Though he remained silent in court, Giuliani told reporters late Monday he plans to testify that his voting fraud allegations are true.
“When I testify, the whole story will be definitively clear that what I said was true, and that, whatever happened to them—which is unfortunate about other people overreacting—everything I said about them is true,” Giuliani told reporters.
That prompted the plaintiff’s attorneys to ask Howell to prohibit Giuliani from making such statements in court. In court records, Giuliani has already stipulated that his statements were false. And his attorney, Joseph Sibley, acknowledged as much in his opening statement Monday.
Howell granted the plaintiff’s request and urged Sibley to try to keep his client under control.
“Was Mr. Giuliani just playing for the cameras or the media yesterday?” Howell asked.
“I’m not sure, your honor,” Sibley responded. “I think this has taken a toll on him. He’s almost 80 years old.”

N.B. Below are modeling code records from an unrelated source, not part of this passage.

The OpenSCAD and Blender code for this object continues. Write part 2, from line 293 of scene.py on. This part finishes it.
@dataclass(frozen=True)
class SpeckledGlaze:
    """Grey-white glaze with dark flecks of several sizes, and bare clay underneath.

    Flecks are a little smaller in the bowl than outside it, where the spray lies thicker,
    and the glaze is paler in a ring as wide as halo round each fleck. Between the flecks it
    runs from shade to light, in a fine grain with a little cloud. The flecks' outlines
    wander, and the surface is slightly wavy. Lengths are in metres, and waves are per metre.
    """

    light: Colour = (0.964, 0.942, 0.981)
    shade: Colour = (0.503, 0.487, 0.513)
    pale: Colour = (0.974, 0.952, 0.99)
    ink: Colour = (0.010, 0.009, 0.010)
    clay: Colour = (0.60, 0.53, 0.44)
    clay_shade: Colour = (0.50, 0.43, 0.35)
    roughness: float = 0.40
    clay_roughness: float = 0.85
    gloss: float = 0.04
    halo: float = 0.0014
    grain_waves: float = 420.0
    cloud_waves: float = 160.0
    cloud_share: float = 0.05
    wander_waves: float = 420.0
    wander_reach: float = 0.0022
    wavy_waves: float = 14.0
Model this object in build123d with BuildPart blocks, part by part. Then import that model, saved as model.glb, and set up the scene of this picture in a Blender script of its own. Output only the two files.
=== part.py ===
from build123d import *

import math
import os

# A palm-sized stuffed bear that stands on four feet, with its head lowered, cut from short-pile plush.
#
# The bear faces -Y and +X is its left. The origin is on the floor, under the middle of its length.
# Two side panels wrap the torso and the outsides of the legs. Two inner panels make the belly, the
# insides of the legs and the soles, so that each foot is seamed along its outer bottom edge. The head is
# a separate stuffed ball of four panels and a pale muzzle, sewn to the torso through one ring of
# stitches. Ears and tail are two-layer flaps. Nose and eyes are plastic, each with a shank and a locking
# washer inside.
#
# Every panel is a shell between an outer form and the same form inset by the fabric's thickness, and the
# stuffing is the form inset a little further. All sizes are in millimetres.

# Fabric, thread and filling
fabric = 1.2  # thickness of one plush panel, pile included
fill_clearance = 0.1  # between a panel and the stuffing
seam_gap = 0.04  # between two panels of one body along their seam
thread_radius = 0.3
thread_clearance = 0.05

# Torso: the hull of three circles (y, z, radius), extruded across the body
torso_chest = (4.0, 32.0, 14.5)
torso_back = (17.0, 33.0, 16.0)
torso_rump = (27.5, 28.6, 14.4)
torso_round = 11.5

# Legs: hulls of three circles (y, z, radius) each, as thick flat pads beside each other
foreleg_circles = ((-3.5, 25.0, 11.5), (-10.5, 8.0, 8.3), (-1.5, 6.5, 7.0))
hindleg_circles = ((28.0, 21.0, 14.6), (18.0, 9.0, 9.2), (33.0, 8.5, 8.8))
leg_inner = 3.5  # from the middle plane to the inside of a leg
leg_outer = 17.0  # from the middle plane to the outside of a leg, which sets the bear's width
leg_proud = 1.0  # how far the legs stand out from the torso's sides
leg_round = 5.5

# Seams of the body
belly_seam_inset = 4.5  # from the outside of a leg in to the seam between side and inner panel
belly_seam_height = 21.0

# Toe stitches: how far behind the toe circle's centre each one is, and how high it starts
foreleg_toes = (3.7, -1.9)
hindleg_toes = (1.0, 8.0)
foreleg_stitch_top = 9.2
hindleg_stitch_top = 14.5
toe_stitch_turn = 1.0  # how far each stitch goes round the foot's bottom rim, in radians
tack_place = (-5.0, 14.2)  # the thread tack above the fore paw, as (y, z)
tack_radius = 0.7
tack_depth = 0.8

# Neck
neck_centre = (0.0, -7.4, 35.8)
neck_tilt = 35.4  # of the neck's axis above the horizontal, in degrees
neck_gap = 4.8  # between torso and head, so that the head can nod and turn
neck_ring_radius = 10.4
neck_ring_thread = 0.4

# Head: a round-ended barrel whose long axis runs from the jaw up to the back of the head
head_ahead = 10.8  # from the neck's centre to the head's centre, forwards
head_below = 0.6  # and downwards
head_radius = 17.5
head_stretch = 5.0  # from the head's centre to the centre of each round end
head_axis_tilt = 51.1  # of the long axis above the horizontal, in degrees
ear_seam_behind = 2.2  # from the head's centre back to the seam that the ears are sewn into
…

But Giuliani’s statements may yet come back to haunt him. During her testimony, Moss told jurors she heard his latest fraud allegations when she got back to her hotel Monday night.
Howell said jurors might take those comments into account when assessing whether to impose punitive damages against Giuliani.
Giuliani was more circumspect in his comments to the media after Tuesday’s testimony. He suggested reporters should be asking whether the proceedings were “a political hit job” instead of a “legitimate defamation case.” But he did not repeat his vow to testify that the fraud allegations against Freeman and Moss are true.
Giuliani is expected to take the stand himself later this week.